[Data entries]
+---+
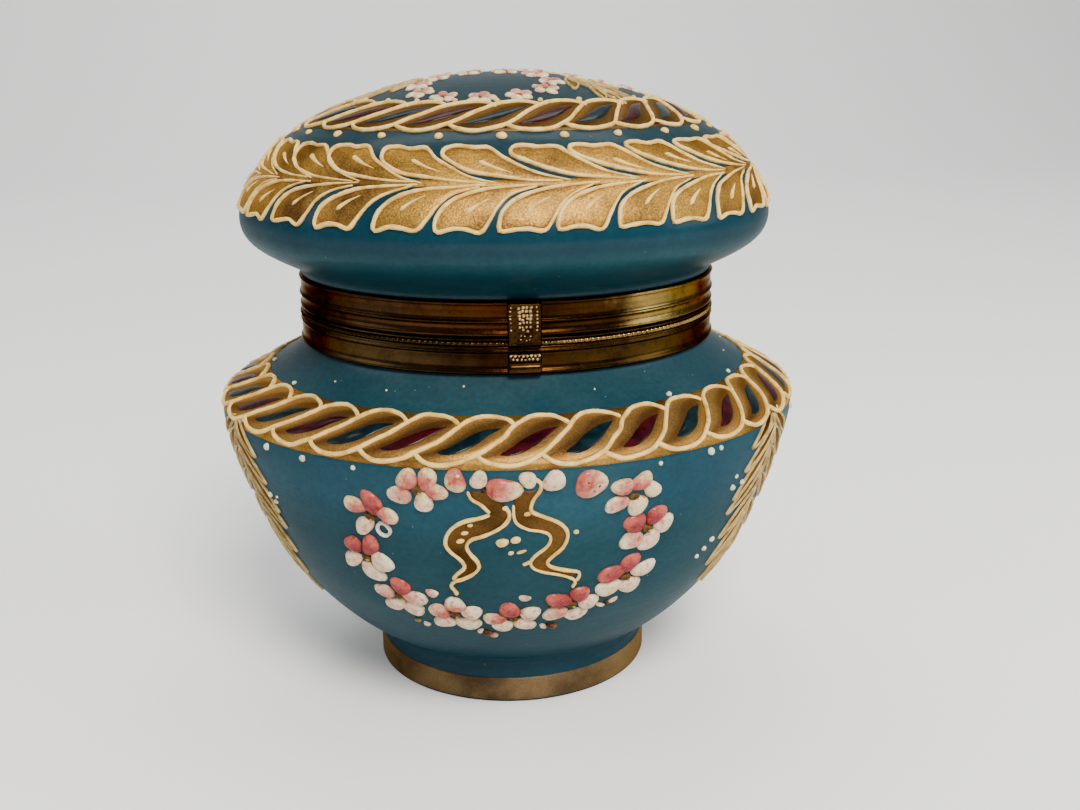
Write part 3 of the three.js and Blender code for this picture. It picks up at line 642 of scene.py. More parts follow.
# Each flower: its heart, then its petals as azimuth, along, half length, half width, turn, colour.
WREATH_FLOWERS = [
    ((-19.5, 28.2), [
        (-21.3, 25.9, 2.20, 1.75, -24, "pink"), (-17.6, 25.6, 2.05, 1.80, -81, "pink"),
        (-23.0, 29.5, 2.20, 1.85, 162, "blush"), (-16.1, 28.2, 1.95, 1.65, 36, "pink"),
        (-18.6, 30.9, 1.95, 1.80, 71, "cream")]),
    ((-29.5, 35.6), [
        (-28.4, 31.9, 2.75, 1.80, -126, "rose"), (-32.2, 33.0, 2.35, 1.70, -161, "pink"),
        (-25.6, 34.6, 2.05, 1.70, 40, "pink"), (-31.2, 38.1, 2.40, 1.70, 134, "white")]),
    ((-33.0, 46.5), [
        (-35.2, 43.4, 2.00, 1.80, -136, "rose"), (-31.1, 42.9, 2.55, 1.75, -55, "rose"),
        (-36.6, 47.8, 2.40, 1.65, 150, "white"), (-29.4, 47.3, 2.60, 2.05, 34, "white"),
        (-32.4, 50.6, 2.55, 2.05, 45, "white")]),
    ((-28.0, 56.6), [
        (-27.0, 53.3, 2.15, 1.95, -143, "rose"), (-31.6, 55.6, 1.95, 1.75, -176, "blush"),
        (-24.2, 56.4, 2.45, 1.75, 22, "blush"), (-30.0, 59.6, 2.35, 1.70, 150, "white"),
        (-25.6, 60.2, 2.45, 1.90, 47, "white")]),
    ((-16.5, 60.7), [
        (-16.0, 57.2, 2.15, 1.90, 180, "tip"), (-20.1, 60.0, 2.25, 1.90, -152, "pink"),
        (-12.5, 59.7, 2.10, 1.85, 15, "white"), (-19.6, 63.9, 2.20, 1.75, 160, "white"),
        (-13.8, 64.0, 2.40, 2.00, 24, "white")]),
    ((-3.8, 61.8), [
        (-4.6, 58.6, 2.10, 1.95, -169, "rose"), (-8.2, 61.7, 2.05, 1.75, 172, "pink"),
        (0.0, 60.0, 2.05, 1.85, -4, "white"), (-6.3, 64.6, 2.20, 1.60, 160, "cream"),
        (-1.2, 63.9, 2.20, 1.70, 17, "white")]),
    ((8.5, 58.1), [
        (5.4, 56.3, 2.40, 1.85, -158, "rose"), (10.0, 54.9, 2.05, 1.75, -16, "rose"),
        (12.4, 57.9, 2.10, 1.75, 0, "white"), (5.0, 60.7, 2.30, 2.00, 166, "blush"),
        (10.0, 61.6, 2.20, 1.80, -7, "white")]),
    ((19.5, 52.3), [
        (15.7, 50.4, 2.60, 2.05, 166, "rose"), (19.5, 47.9, 2.15, 1.95, -47, "rose"),
        (23.4, 50.5, 2.40, 1.90, -24, "white"), (15.7, 54.6, 2.45, 2.15, 155, "cream"),
        (20.8, 54.8, 2.30, 2.05, -16, "white")]),
    ((21.5, 39.8), [
        (18.5, 37.8, 2.40, 2.00, 161, "rose"), (22.9, 36.5, 2.10, 1.95, -32, "rose"),
        (25.2, 39.4, 2.05, 2.00, -4, "white"), (18.5, 42.2, 2.35, 2.10, 136, "blush"),
        (22.7, 43.2, 2.35, 2.10, -35, "white")]),
    ((17.6, 31.4), [
        (15.0, 28.6, 2.10, 1.70, 167, "pink"), (18.7, 27.9, 2.05, 1.80, -36, "pink"),
        (21.1, 30.2, 1.95, 1.55, 21, "cream"), (14.2, 32.6, 2.25, 1.60, 152, "blush"),
        (18.5, 33.7, 2.15, 1.90, -21, "cream")])]
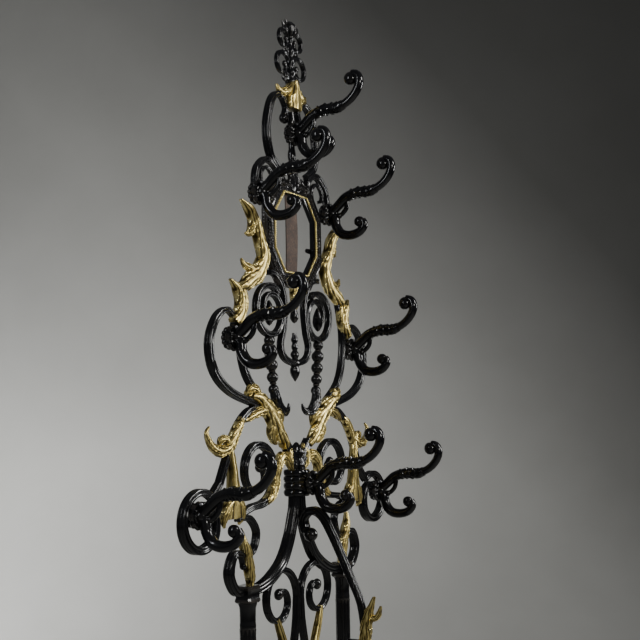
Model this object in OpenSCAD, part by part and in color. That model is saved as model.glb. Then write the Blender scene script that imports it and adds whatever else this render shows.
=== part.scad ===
// Standing coat rack of cast iron. A flat frame of scrolls with gilded leaves stands
// on two posts. It carries eight double hooks, a framed opening for a mirror, a front
// strut, an umbrella guard and a base with a lift-out drip tray.
// The frame lies in the plane y = frame_y, its front faces -Y and the floor is z = 0.
// Crown outlines are drawn as [x, h] in mm, where h is the height above the post tops
// at the crown's drawn size, and at() fits them to the sizes below.

/* [Overall] */
// Height of the post tops above the floor
post_top = 870; // [730:5:1050]
// Height of the crown above the post tops
crown_h = 1230; // [1020:5:1480]
// Distance between the two outermost hooks
crown_w = 730; // [605:5:880]
// Distance between the centres of the two posts
post_gap = 386; // [320:2:465]
// Distance of the frame's plane behind the middle of the base
frame_y = 100; // [90:1:110]

/* [Bars] */
// Width of the crown's scroll bars
bar_w = 12; // [10:0.5:14.5]
// Thickness of the crown's scroll bars, front to back
bar_t = 15; // [12.5:0.5:18]
// Width of the two arch bars
arch_w = 20; // [16:0.5:24]
// Thickness of the arch bars, front to back
arch_t = 20; // [16.5:0.5:24]
// Diameter of the posts
post_d = 32; // [26:0.5:39]
// Thickness of the gilded leaves, front to back
leaf_t = 22; // [18:0.5:26.5]

/* [Mirror frame] */
// Width of the mirror opening
mirror_w = 168; // [140:1:202]
// Height of the mirror opening
mirror_h = 172; // [143:1:206]
// Width of the frame around the opening
rail_w = 32; // [26:0.5:38]
// Thickness of the frame, front to back
rail_t = 14; // [12:0.5:17]
// Width of the strap across the frame's back
strap_w = 46; // [38:1:55]
// Thickness of the strap and of the turn buttons
strap_t = 2.5; // [2:0.1:3]
// Length of each turn button
button_len = 30; // [25:0.5:36]
// Running clearance of the turn buttons
button_gap = 0.3; // [0.2:0.05:0.5]

/* [Hooks] */
// Distance from the frame's plane to the tip of a hook
hook_reach = 180; // [150:1:216]
// Diameter of the hook arms
hook_d = 19; // [15.5:0.5:22]
// Radius of a hook's round foot
rosette_r = 27; // [23:0.5:32]
// Radius of the hook screws' shanks
screw_r = 2.5; // [2:0.1:3]

/* [Collar and strut] */
// Radius of the collar that binds the two arch bars
collar_r = 29; // [27:0.5:34]
// Height of the collar
collar_h = 57; // [48:1:68]
// Thickness of the front strut, left to right
strut_t = 14; // [12:0.5:17]

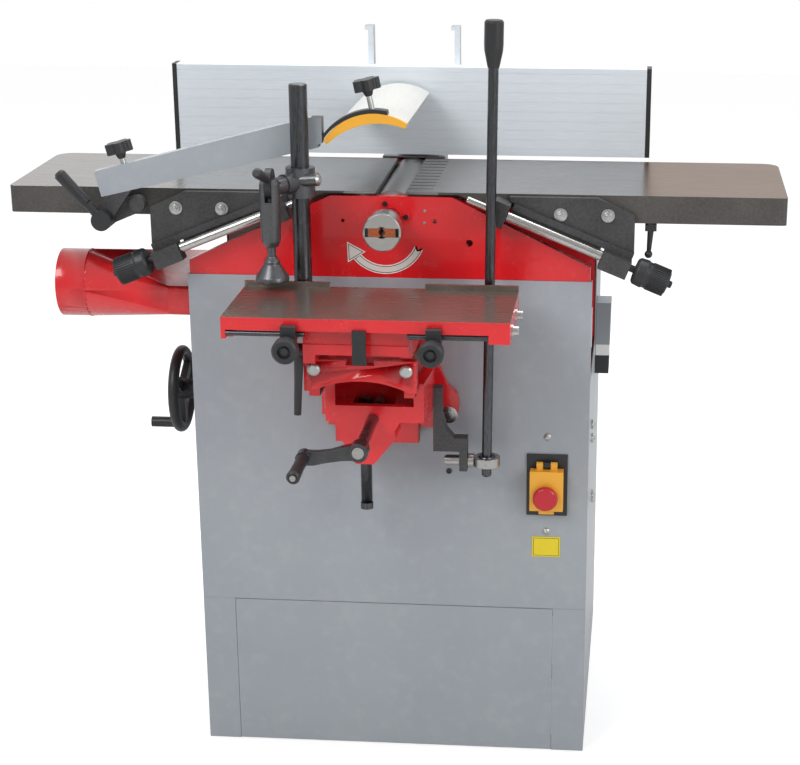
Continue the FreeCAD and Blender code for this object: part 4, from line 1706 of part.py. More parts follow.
+---+
Make an exact copy of the listing, including every line.

> **ANSWER**:
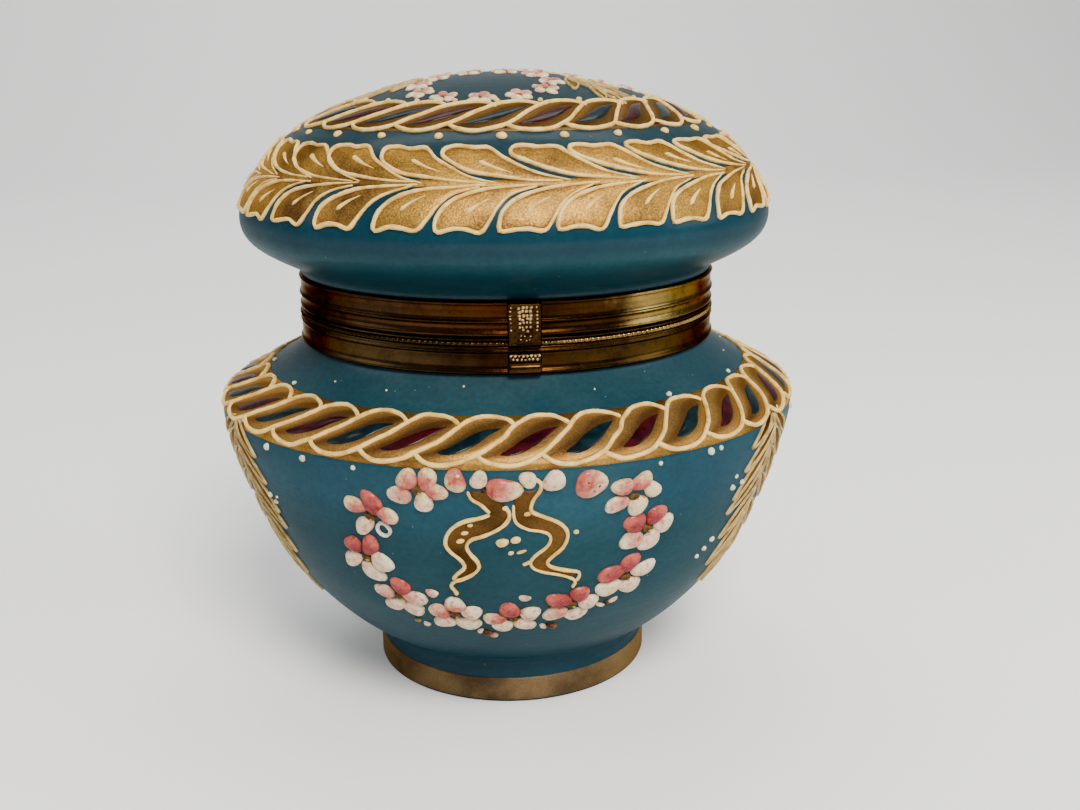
Write part 3 of the three.js and Blender code for this picture. It picks up at line 642 of scene.py. More parts follow.
# Each flower: its heart, then its petals as azimuth, along, half length, half width, turn, colour.
WREATH_FLOWERS = [
    ((-19.5, 28.2), [
        (-21.3, 25.9, 2.20, 1.75, -24, "pink"), (-17.6, 25.6, 2.05, 1.80, -81, "pink"),
        (-23.0, 29.5, 2.20, 1.85, 162, "blush"), (-16.1, 28.2, 1.95, 1.65, 36, "pink"),
        (-18.6, 30.9, 1.95, 1.80, 71, "cream")]),
    ((-29.5, 35.6), [
        (-28.4, 31.9, 2.75, 1.80, -126, "rose"), (-32.2, 33.0, 2.35, 1.70, -161, "pink"),
        (-25.6, 34.6, 2.05, 1.70, 40, "pink"), (-31.2, 38.1, 2.40, 1.70, 134, "white")]),
    ((-33.0, 46.5), [
        (-35.2, 43.4, 2.00, 1.80, -136, "rose"), (-31.1, 42.9, 2.55, 1.75, -55, "rose"),
        (-36.6, 47.8, 2.40, 1.65, 150, "white"), (-29.4, 47.3, 2.60, 2.05, 34, "white"),
        (-32.4, 50.6, 2.55, 2.05, 45, "white")]),
    ((-28.0, 56.6), [
        (-27.0, 53.3, 2.15, 1.95, -143, "rose"), (-31.6, 55.6, 1.95, 1.75, -176, "blush"),
        (-24.2, 56.4, 2.45, 1.75, 22, "blush"), (-30.0, 59.6, 2.35, 1.70, 150, "white"),
        (-25.6, 60.2, 2.45, 1.90, 47, "white")]),
    ((-16.5, 60.7), [
        (-16.0, 57.2, 2.15, 1.90, 180, "tip"), (-20.1, 60.0, 2.25, 1.90, -152, "pink"),
        (-12.5, 59.7, 2.10, 1.85, 15, "white"), (-19.6, 63.9, 2.20, 1.75, 160, "white"),
        (-13.8, 64.0, 2.40, 2.00, 24, "white")]),
    ((-3.8, 61.8), [
        (-4.6, 58.6, 2.10, 1.95, -169, "rose"), (-8.2, 61.7, 2.05, 1.75, 172, "pink"),
        (0.0, 60.0, 2.05, 1.85, -4, "white"), (-6.3, 64.6, 2.20, 1.60, 160, "cream"),
        (-1.2, 63.9, 2.20, 1.70, 17, "white")]),
    ((8.5, 58.1), [
        (5.4, 56.3, 2.40, 1.85, -158, "rose"), (10.0, 54.9, 2.05, 1.75, -16, "rose"),
        (12.4, 57.9, 2.10, 1.75, 0, "white"), (5.0, 60.7, 2.30, 2.00, 166, "blush"),
        (10.0, 61.6, 2.20, 1.80, -7, "white")]),
    ((19.5, 52.3), [
        (15.7, 50.4, 2.60, 2.05, 166, "rose"), (19.5, 47.9, 2.15, 1.95, -47, "rose"),
        (23.4, 50.5, 2.40, 1.90, -24, "white"), (15.7, 54.6, 2.45, 2.15, 155, "cream"),
        (20.8, 54.8, 2.30, 2.05, -16, "white")]),
    ((21.5, 39.8), [
        (18.5, 37.8, 2.40, 2.00, 161, "rose"), (22.9, 36.5, 2.10, 1.95, -32, "rose"),
        (25.2, 39.4, 2.05, 2.00, -4, "white"), (18.5, 42.2, 2.35, 2.10, 136, "blush"),
        (22.7, 43.2, 2.35, 2.10, -35, "white")]),
    ((17.6, 31.4), [
        (15.0, 28.6, 2.10, 1.70, 167, "pink"), (18.7, 27.9, 2.05, 1.80, -36, "pink"),
        (21.1, 30.2, 1.95, 1.55, 21, "cream"), (14.2, 32.6, 2.25, 1.60, 152, "blush"),
        (18.5, 33.7, 2.15, 1.90, -21, "cream")])]
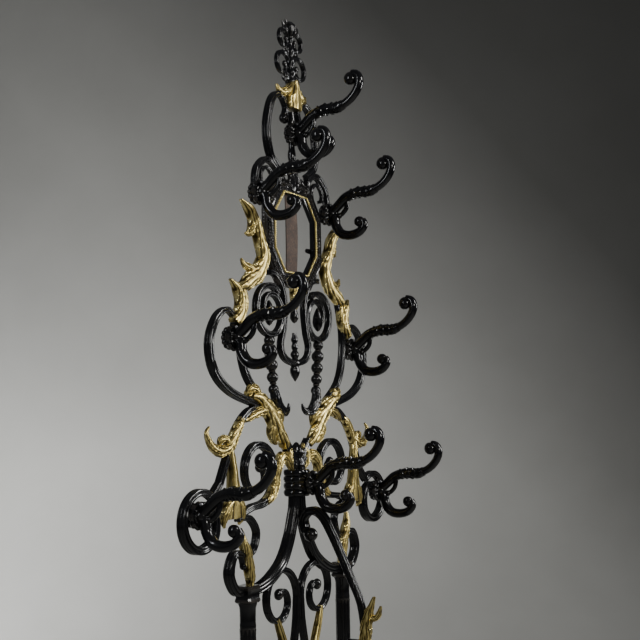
Model this object in OpenSCAD, part by part and in color. That model is saved as model.glb. Then write the Blender scene script that imports it and adds whatever else this render shows.
=== part.scad ===
// Standing coat rack of cast iron. A flat frame of scrolls with gilded leaves stands
// on two posts. It carries eight double hooks, a framed opening for a mirror, a front
// strut, an umbrella guard and a base with a lift-out drip tray.
// The frame lies in the plane y = frame_y, its front faces -Y and the floor is z = 0.
// Crown outlines are drawn as [x, h] in mm, where h is the height above the post tops
// at the crown's drawn size, and at() fits them to the sizes below.

/* [Overall] */
// Height of the post tops above the floor
post_top = 870; // [730:5:1050]
// Height of the crown above the post tops
crown_h = 1230; // [1020:5:1480]
// Distance between the two outermost hooks
crown_w = 730; // [605:5:880]
// Distance between the centres of the two posts
post_gap = 386; // [320:2:465]
// Distance of the frame's plane behind the middle of the base
frame_y = 100; // [90:1:110]

/* [Bars] */
// Width of the crown's scroll bars
bar_w = 12; // [10:0.5:14.5]
// Thickness of the crown's scroll bars, front to back
bar_t = 15; // [12.5:0.5:18]
// Width of the two arch bars
arch_w = 20; // [16:0.5:24]
// Thickness of the arch bars, front to back
arch_t = 20; // [16.5:0.5:24]
// Diameter of the posts
post_d = 32; // [26:0.5:39]
// Thickness of the gilded leaves, front to back
leaf_t = 22; // [18:0.5:26.5]

/* [Mirror frame] */
// Width of the mirror opening
mirror_w = 168; // [140:1:202]
// Height of the mirror opening
mirror_h = 172; // [143:1:206]
// Width of the frame around the opening
rail_w = 32; // [26:0.5:38]
// Thickness of the frame, front to back
rail_t = 14; // [12:0.5:17]
// Width of the strap across the frame's back
strap_w = 46; // [38:1:55]
// Thickness of the strap and of the turn buttons
strap_t = 2.5; // [2:0.1:3]
// Length of each turn button
button_len = 30; // [25:0.5:36]
// Running clearance of the turn buttons
button_gap = 0.3; // [0.2:0.05:0.5]

/* [Hooks] */
// Distance from the frame's plane to the tip of a hook
hook_reach = 180; // [150:1:216]
// Diameter of the hook arms
hook_d = 19; // [15.5:0.5:22]
// Radius of a hook's round foot
rosette_r = 27; // [23:0.5:32]
// Radius of the hook screws' shanks
screw_r = 2.5; // [2:0.1:3]

/* [Collar and strut] */
// Radius of the collar that binds the two arch bars
collar_r = 29; // [27:0.5:34]
// Height of the collar
collar_h = 57; // [48:1:68]
// Thickness of the front strut, left to right
strut_t = 14; // [12:0.5:17]

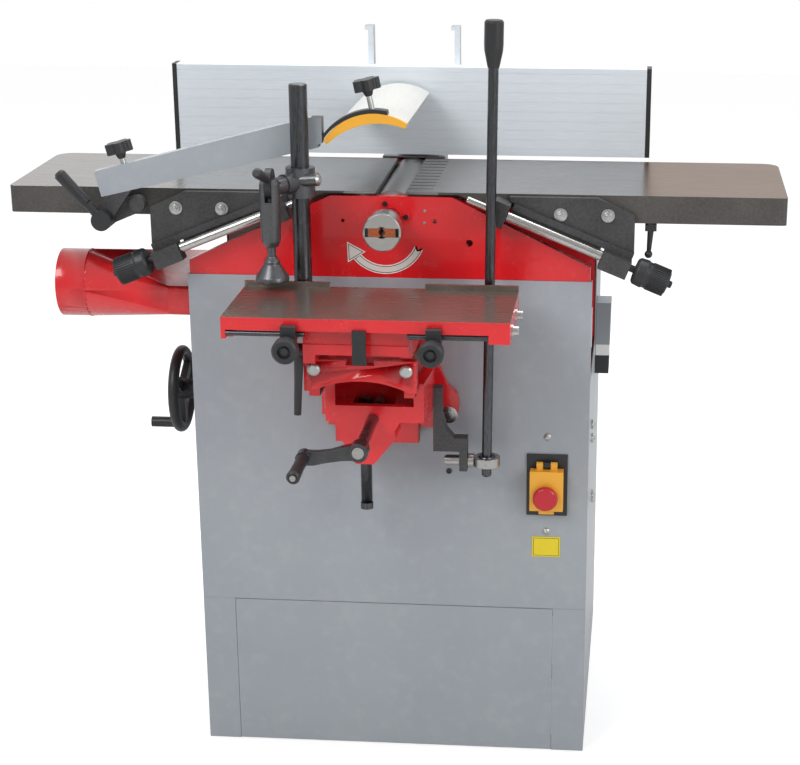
Continue the FreeCAD and Blender code for this object: part 4, from line 1706 of part.py. More parts follow.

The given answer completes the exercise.